Nevertheless, he joined Form One but was often forced to stay at home to nurse some opportunistic diseases.

Eventually, he decided to discontinue secondary education and pursue a career in ICT. But Kamwo, who was born with the virus, says many young people are yet to appreciate the dangers of HIV and Aids. He says this is what has moved him to come out and use his experience to spread the message of zero new infections.

“Last year I was in a group of young men who were saying they would rather sleep with a HIV-positive lady who is hot (beautiful) than an ugly lady who is HIV negative,” he says.

Kamwo has since started anti-retroviral (ARV) treatment and has an HIV-negative girlfriend. “We both went to a VCT centre, and she knows I am positive and she is negative,” he said.

Mary Snaih, 20, says she learnt of her status in 2010 when she was in Form Two. Her mother took her to hospital where she was diagnosed with the virus.

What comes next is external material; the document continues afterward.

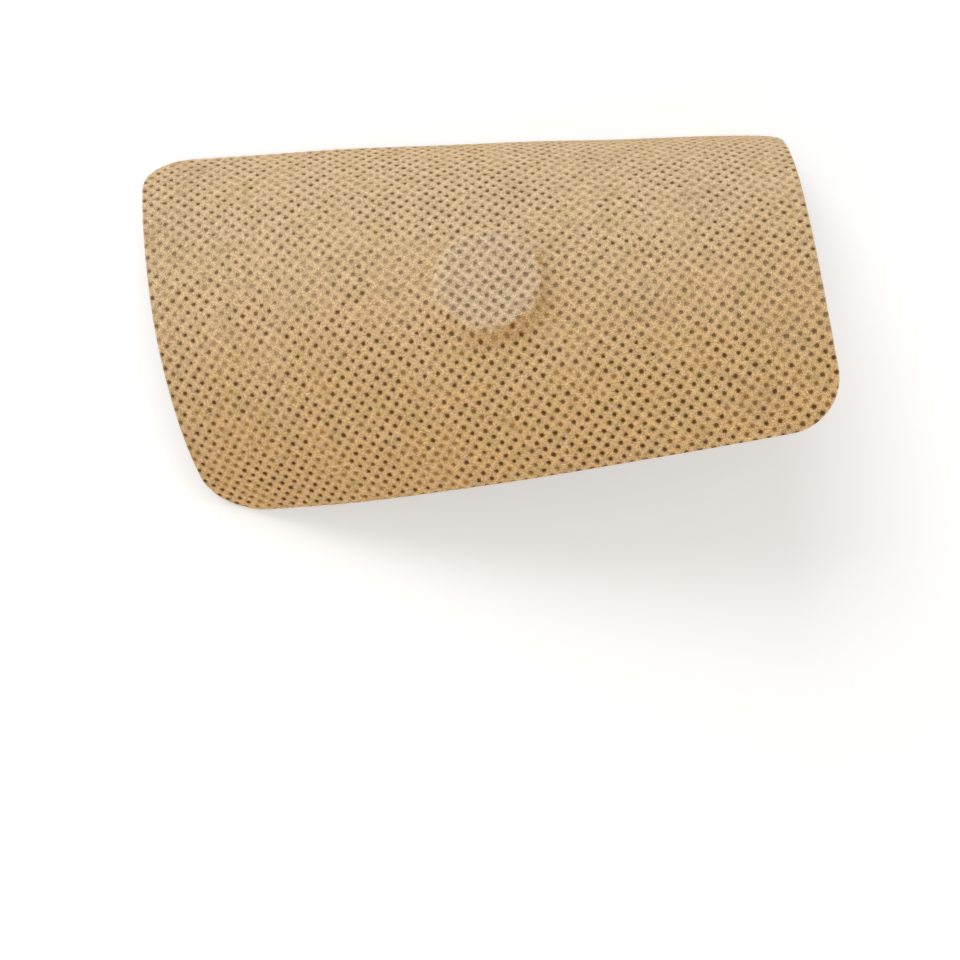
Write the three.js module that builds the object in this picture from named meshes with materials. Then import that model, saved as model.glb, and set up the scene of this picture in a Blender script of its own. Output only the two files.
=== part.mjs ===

She returned to school after counselling on how to live positively.

A year later, she returned to the hospital and was put on septrine treatment to boost her CD4 count which had gone down. She was then put on ARVs after the CD4 count increased.

Like Kamwo, Snaih has a boyfriend; both were tested. “He knows my status, and I know his,” she said.

On a random afternoon, Lillian Khabayi, 25, decided to visit a VCT to get tested–just for the fun of it. The results were positive, but she chose to ignore them.

But in 2007 she had a strange skin disease, and her employer decided to send her to hospital. The doctors informed her employer of her status but not her.

When she later fell ill she moved in with her sister who initially scorned her. Her sister later informed her family who, luckily, were supportive of her. “They now remind me to swallow the medicines,” she says.

But Khabayi says she has experienced stigma from her uncle and cousins who spread word that she was HIV positive and had to move.

In 2010, she gave birth to a HIV negative boy after meeting a HIV-positive man. While maintaining that the virus is no longer the death sentence it was, she wants those uninfected to take caution and ensure zero infections.